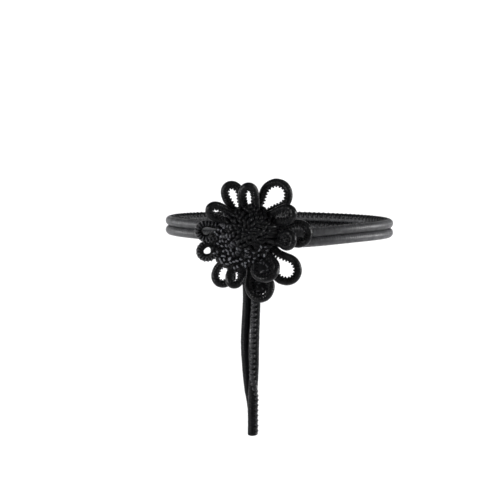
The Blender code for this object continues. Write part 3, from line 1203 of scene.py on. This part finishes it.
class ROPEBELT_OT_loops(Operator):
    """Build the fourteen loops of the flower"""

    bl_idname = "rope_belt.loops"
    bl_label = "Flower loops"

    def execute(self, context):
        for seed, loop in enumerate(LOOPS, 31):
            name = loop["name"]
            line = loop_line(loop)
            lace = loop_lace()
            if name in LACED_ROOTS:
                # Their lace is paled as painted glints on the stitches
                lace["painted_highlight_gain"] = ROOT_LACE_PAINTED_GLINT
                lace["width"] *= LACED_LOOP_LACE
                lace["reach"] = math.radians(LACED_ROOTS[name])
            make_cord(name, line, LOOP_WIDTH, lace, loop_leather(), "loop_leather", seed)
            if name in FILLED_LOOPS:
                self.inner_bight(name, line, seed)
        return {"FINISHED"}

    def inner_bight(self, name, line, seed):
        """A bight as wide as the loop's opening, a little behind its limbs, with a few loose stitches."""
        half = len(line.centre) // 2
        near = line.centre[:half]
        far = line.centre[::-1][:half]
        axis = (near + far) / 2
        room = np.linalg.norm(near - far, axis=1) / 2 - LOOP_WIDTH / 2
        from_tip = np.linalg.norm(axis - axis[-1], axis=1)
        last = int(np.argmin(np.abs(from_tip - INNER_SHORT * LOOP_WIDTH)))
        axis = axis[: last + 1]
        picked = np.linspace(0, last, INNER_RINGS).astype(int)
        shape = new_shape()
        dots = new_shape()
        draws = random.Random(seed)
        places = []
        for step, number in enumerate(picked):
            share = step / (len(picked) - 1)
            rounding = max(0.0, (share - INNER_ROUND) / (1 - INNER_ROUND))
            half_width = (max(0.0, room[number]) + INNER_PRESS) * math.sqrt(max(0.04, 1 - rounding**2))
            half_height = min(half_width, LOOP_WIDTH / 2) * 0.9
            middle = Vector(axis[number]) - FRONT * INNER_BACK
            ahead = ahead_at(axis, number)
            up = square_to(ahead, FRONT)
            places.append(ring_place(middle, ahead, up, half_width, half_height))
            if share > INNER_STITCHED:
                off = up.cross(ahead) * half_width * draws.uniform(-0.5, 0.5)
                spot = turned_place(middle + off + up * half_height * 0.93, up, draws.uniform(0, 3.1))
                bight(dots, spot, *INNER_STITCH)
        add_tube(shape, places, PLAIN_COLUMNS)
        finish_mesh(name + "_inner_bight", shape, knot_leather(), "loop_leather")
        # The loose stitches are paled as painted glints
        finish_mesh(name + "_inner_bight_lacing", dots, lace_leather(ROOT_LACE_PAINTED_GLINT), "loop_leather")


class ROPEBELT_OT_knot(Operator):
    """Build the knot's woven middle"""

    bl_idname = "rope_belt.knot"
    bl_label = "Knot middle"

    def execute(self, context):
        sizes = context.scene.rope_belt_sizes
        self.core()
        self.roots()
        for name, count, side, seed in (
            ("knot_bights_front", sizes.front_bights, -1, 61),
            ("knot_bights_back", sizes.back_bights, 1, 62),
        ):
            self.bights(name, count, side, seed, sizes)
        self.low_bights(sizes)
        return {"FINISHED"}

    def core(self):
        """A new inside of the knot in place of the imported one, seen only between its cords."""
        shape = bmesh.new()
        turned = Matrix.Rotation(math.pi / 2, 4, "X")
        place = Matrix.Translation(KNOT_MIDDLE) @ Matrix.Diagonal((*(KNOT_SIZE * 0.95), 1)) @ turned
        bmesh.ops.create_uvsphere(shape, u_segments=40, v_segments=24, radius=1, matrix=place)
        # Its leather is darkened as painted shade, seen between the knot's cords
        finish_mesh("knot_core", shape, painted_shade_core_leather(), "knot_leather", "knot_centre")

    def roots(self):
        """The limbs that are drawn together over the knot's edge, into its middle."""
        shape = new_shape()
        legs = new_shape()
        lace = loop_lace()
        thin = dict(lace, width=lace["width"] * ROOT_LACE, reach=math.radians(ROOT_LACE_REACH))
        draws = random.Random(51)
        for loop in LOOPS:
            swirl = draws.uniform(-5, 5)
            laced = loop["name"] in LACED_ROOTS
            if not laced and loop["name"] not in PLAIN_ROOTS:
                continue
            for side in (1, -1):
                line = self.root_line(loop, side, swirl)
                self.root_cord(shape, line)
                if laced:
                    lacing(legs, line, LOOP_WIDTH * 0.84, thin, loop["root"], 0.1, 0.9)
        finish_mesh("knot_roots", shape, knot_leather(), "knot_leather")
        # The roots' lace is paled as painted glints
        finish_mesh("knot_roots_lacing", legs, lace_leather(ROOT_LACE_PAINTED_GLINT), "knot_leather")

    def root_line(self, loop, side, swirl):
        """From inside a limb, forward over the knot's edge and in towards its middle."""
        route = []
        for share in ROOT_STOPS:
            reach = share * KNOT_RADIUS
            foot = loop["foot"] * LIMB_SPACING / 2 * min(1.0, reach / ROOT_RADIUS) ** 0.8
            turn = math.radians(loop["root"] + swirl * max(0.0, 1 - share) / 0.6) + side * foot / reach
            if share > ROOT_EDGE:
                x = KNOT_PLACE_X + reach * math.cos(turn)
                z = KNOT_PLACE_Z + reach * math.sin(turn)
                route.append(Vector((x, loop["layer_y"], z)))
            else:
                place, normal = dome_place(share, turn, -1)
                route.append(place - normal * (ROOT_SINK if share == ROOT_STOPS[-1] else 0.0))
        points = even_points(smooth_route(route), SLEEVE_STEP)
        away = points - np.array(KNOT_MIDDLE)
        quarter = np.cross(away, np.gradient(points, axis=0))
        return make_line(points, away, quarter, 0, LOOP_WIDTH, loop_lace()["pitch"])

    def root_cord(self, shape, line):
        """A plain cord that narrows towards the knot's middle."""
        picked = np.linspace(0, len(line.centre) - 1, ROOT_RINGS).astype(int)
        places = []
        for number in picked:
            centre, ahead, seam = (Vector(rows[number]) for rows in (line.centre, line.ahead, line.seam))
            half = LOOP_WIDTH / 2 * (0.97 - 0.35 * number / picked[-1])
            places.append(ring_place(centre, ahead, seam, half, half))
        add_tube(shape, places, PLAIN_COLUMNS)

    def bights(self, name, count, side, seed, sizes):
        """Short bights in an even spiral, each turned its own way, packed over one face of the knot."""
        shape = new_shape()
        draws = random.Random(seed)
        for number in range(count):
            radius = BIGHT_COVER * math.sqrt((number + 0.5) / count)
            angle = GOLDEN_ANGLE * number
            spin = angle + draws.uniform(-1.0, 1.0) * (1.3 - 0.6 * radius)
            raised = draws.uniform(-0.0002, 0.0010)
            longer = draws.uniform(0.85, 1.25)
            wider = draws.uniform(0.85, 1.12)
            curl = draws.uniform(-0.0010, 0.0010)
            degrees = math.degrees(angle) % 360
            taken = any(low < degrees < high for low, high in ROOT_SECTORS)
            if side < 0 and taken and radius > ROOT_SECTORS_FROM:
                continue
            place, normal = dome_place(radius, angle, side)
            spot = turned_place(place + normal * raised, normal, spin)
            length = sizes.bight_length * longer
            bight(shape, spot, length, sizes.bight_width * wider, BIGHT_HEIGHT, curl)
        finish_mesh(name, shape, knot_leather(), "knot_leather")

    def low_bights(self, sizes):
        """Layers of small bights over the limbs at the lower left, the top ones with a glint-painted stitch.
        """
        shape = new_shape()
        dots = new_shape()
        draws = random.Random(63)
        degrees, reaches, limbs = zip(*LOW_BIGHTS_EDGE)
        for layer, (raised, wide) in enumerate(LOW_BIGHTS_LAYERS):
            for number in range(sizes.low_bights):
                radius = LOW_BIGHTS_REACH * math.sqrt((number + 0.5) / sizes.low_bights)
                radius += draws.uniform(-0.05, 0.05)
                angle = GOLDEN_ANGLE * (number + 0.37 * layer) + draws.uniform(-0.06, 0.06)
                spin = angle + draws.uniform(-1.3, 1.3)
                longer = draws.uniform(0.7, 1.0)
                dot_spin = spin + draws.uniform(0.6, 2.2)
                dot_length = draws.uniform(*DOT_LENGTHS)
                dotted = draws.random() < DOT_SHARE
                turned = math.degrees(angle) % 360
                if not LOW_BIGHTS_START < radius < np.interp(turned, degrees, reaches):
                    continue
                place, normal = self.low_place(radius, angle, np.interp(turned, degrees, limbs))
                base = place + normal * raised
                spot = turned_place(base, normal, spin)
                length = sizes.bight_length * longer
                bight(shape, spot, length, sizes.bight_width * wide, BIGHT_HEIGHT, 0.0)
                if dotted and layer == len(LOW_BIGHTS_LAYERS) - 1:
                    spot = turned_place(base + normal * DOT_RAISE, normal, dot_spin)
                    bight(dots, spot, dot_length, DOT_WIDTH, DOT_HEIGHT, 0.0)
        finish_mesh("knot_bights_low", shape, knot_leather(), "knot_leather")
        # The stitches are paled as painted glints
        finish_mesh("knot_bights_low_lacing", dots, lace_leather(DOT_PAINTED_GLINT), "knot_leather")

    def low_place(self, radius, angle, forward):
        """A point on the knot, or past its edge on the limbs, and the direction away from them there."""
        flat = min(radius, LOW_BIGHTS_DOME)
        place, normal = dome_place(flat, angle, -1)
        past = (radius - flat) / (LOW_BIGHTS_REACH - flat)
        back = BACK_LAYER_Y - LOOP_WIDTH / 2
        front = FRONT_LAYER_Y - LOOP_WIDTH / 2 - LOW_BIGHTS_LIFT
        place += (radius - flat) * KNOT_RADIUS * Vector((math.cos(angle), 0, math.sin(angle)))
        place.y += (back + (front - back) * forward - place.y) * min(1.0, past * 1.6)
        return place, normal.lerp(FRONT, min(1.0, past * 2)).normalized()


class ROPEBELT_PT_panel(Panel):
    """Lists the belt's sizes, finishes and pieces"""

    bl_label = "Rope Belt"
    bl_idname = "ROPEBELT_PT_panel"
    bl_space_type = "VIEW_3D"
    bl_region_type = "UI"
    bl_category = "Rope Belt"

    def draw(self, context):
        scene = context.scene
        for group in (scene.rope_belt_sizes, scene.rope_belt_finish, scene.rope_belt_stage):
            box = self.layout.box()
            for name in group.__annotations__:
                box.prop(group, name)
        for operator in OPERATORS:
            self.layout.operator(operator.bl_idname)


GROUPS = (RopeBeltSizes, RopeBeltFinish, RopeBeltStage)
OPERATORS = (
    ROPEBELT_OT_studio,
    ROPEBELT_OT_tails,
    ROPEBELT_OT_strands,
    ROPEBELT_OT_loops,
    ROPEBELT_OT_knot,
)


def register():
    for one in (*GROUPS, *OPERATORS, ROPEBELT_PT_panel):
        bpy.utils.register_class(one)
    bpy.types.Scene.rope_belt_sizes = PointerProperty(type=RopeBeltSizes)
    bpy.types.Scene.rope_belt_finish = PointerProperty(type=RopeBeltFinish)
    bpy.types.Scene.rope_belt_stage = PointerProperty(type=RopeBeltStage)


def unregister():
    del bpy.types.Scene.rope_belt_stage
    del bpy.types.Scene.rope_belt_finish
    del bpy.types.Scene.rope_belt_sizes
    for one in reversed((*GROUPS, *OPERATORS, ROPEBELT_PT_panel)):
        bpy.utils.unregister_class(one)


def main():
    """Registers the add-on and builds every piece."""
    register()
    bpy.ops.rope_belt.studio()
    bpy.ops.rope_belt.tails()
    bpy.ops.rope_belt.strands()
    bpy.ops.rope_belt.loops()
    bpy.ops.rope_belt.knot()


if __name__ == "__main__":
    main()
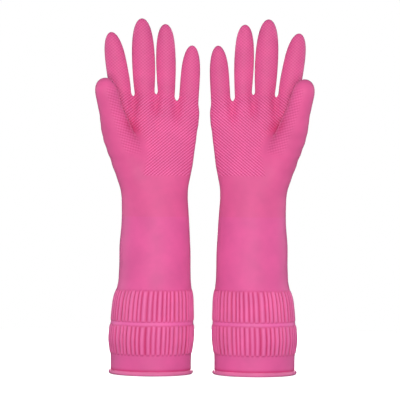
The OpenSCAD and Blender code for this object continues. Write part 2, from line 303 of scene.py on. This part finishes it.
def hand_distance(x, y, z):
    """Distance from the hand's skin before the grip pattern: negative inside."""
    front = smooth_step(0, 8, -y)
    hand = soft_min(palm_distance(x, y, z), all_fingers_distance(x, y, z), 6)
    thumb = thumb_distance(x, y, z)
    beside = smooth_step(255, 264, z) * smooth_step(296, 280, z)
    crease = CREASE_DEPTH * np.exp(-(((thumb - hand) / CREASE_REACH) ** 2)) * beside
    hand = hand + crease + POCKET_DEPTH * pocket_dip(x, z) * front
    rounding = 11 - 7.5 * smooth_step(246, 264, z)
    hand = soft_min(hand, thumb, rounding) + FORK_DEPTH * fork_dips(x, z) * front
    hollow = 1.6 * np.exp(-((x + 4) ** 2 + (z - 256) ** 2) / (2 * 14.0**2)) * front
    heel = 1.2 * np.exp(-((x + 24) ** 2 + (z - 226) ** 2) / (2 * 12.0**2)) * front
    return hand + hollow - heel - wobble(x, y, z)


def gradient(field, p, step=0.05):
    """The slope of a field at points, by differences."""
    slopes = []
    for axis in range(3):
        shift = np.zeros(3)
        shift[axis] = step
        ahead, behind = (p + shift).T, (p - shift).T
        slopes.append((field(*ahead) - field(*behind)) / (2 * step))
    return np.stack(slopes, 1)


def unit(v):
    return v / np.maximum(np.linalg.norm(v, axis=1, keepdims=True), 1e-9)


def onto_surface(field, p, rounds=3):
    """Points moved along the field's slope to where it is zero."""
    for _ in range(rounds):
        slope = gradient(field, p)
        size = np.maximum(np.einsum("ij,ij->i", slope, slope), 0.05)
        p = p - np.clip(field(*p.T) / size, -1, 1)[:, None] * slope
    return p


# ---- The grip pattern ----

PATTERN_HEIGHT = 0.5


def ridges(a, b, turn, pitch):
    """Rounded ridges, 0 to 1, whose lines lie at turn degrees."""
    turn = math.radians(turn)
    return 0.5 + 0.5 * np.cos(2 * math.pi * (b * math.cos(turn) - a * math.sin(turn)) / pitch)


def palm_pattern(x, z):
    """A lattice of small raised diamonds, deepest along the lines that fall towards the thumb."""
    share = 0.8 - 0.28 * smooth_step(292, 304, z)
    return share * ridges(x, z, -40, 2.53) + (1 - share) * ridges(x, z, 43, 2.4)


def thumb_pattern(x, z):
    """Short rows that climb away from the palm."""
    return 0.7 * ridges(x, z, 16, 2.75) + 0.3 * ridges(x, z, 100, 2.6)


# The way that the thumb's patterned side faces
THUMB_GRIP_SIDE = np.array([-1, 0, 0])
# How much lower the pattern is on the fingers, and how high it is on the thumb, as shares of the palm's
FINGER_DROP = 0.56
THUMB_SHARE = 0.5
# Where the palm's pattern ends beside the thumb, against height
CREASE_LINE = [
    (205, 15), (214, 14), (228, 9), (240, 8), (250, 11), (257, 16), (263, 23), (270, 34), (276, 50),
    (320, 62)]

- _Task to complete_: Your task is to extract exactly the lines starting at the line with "The OpenSCAD and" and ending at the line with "axis=1, keepdims=True), 1e-9)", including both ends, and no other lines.

- _Solution for this problem_:
The OpenSCAD and Blender code for this object continues. Write part 2, from line 303 of scene.py on. This part finishes it.
def hand_distance(x, y, z):
    """Distance from the hand's skin before the grip pattern: negative inside."""
    front = smooth_step(0, 8, -y)
    hand = soft_min(palm_distance(x, y, z), all_fingers_distance(x, y, z), 6)
    thumb = thumb_distance(x, y, z)
    beside = smooth_step(255, 264, z) * smooth_step(296, 280, z)
    crease = CREASE_DEPTH * np.exp(-(((thumb - hand) / CREASE_REACH) ** 2)) * beside
    hand = hand + crease + POCKET_DEPTH * pocket_dip(x, z) * front
    rounding = 11 - 7.5 * smooth_step(246, 264, z)
    hand = soft_min(hand, thumb, rounding) + FORK_DEPTH * fork_dips(x, z) * front
    hollow = 1.6 * np.exp(-((x + 4) ** 2 + (z - 256) ** 2) / (2 * 14.0**2)) * front
    heel = 1.2 * np.exp(-((x + 24) ** 2 + (z - 226) ** 2) / (2 * 12.0**2)) * front
    return hand + hollow - heel - wobble(x, y, z)


def gradient(field, p, step=0.05):
    """The slope of a field at points, by differences."""
    slopes = []
    for axis in range(3):
        shift = np.zeros(3)
        shift[axis] = step
        ahead, behind = (p + shift).T, (p - shift).T
        slopes.append((field(*ahead) - field(*behind)) / (2 * step))
    return np.stack(slopes, 1)


def unit(v):
    return v / np.maximum(np.linalg.norm(v, axis=1, keepdims=True), 1e-9)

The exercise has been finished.